A insegurança gerada, em nível mundial, com relação à economia, resultou em forte injeção de dinheiro de investidores em commodities, com altas expressiva no café, cacau e soja. No boi a alta no mercado físico também foi notável, com a arroba saindo de R$44,00 para R$60,00, à prazo.
Esse aumento foi influenciado, em grande parte, pela alta do dólar e pelo aumento das exportações brasileiras, conforme pode ser visualizado no gráfico 2.
Gráfico 2: Evolução da exportação de carne bovina (em faturamento) e do dólar 1998 a 2003
Em questão de 6 anos (de 1998 até 2003) o Brasil deu um salto gigantesco no mercado mundial de carnes em geral e, particularmente, no de carne bovina.

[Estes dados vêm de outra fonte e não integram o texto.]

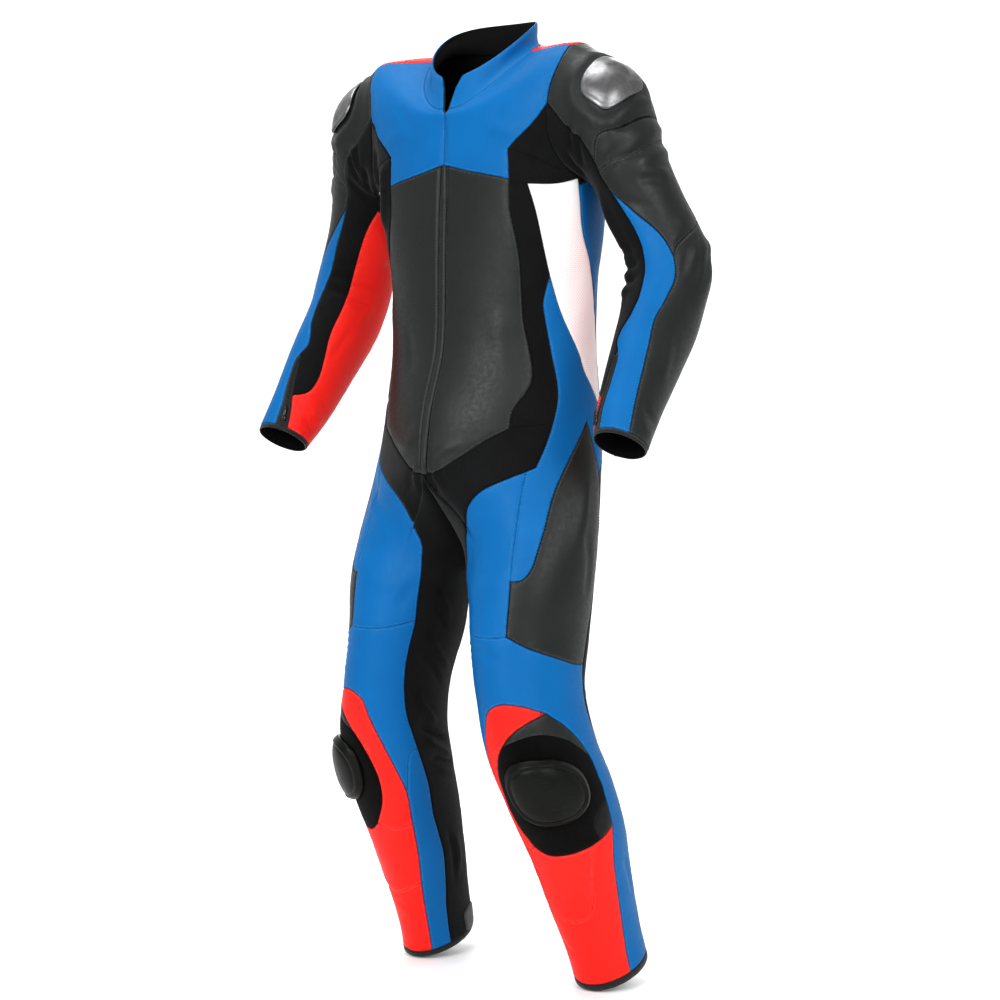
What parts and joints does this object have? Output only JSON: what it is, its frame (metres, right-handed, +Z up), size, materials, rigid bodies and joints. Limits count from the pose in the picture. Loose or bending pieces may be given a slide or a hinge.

De uma exportação que rendia, em 1998, US$573,00 milhões ao país, com 370 mil toneladas em equivalente carcaça embarcadas, o Brasil fechou 2003 com valor recorde de exportação, faturando US$1,50 bilhão com a venda de 1,26 milhão de toneladas de carne em equivalente carcaça.
Aumento de 164% em faturamento e 240% em volume. Tornamo-nos então o maior exportador mundial de carne bovina em volume.
Margem
Quando se pensa em termos de moeda nacional, a margem abocanhada pelos frigoríficos é ainda maior.
Em 1998, os US$573,00 milhões faturados equivaliam a R$665,00 milhões (R$1,00 = US$1,16).
Em 2003, o US$1,5 bilhão faturado equivaleu a R$4,062 bilhões (R$1,00 = US$3,08).
Aumento de quase 600% em moeda nacional em 6 anos.
No mesmo período a arroba saiu de um preço médio de R$28,00 para R$57,00 (São Paulo), reação ligeiramente superior a 100%.
Meio do caminho
Daí conclui-se que existe um vácuo no caminho, onde o faturamento com as exportações aumentou 600%, e a alta da arroba foi de somente 100%.
Se considerarmos que no período a variação do IGP-M foi positiva em 102%, conclui-se que a arroba está subindo exatamente o valor da inflação, e o pecuarista está somente trocando dinheiro.
E não vamos colocar o custo de oportunidade do capital investido, num país onde estivemos por muito tempo com uma taxa Selic de mais de 20% ao ano.
Custo
Não bastasse isso, a alta do dólar influencia diretamente no custo de boa parte dos insumos utilizados na pecuária, seja na cria, recria ou engorda.
Quem precisa comprar farelo de soja, milho, fosfato bicálcico, defensivos agrícolas e qualquer outro insumo importado, ou que tenha seu preço atrelado à moeda norte-americana, sabe do que estamos falando.
E mais curioso ainda é o fato de que quando pegamos o exemplo da soja, quando o dólar está em alta, os preços sobem. Porém, quando o contrário acontecesse, os preços não recuam na mesma proporção.
Esse “privilégio” não é somente daqueles que trabalham na atividade pecuária. É notório que em todo o agronegócio, quem obtém a maior margem não é quem fica “dentro da porteira” mas sim quem está fora, que vende para o consumidor.
Não assumem o risco da produção, das pragas, das chuvas, da quebra de safra, da falta de crédito, das “vacas loucas” e outros males que atingem a atividade, e ainda assim são os que mais ganham, agregando somente preço ao produto que chega na gôndola do super-mercado.
Produtividade
A solução para amenizar todo esse déficit na “balança comercial” do pecuarista continua sendo a receita de sempre: investimento em tecnologia e aumento de produtividade, buscando a diminuição de custos para assim obter melhorias de rentabilidade.
Ferramentas de proteção
O mercado financeiro oferece um amplo leque de instrumentos de proteção ao pecuarista, seja ela na forma cambial, através de contratos futuros de dólar, seja na garantia de preços futuros que o mercado oferece.
Na Bolsa de Mercadorias & Futuros (BM&F) a atuação de pecuaristas fazendo hedge de preço é pequena e este mercado é visto com muita desconfiança, o que não deveria ocorrer.
Em outubro do ano passado foi possível fazer hedge de boi gordo para vender em dezembro a R$68,00/@. Quem não fez e pagou para ver, em dezembro teve que se render aos R$60,00 pela arroba do boi gordo em São Paulo.
Enquanto nos EUA e na Europa o seguro de produção e preço é incentivado e quase que obrigatório, em nosso país ainda se desconfia dessa mecânica. Fica difícil cobrar maior organização do Estado, melhor política de preços e mais crédito se nem mesmo sabemos quanto se ganha na atividade.
Dólar em alta só é bom para quem compra boi, em baixa favorece somente quem importa…. e não repassa o preço mais baixo para o comprador.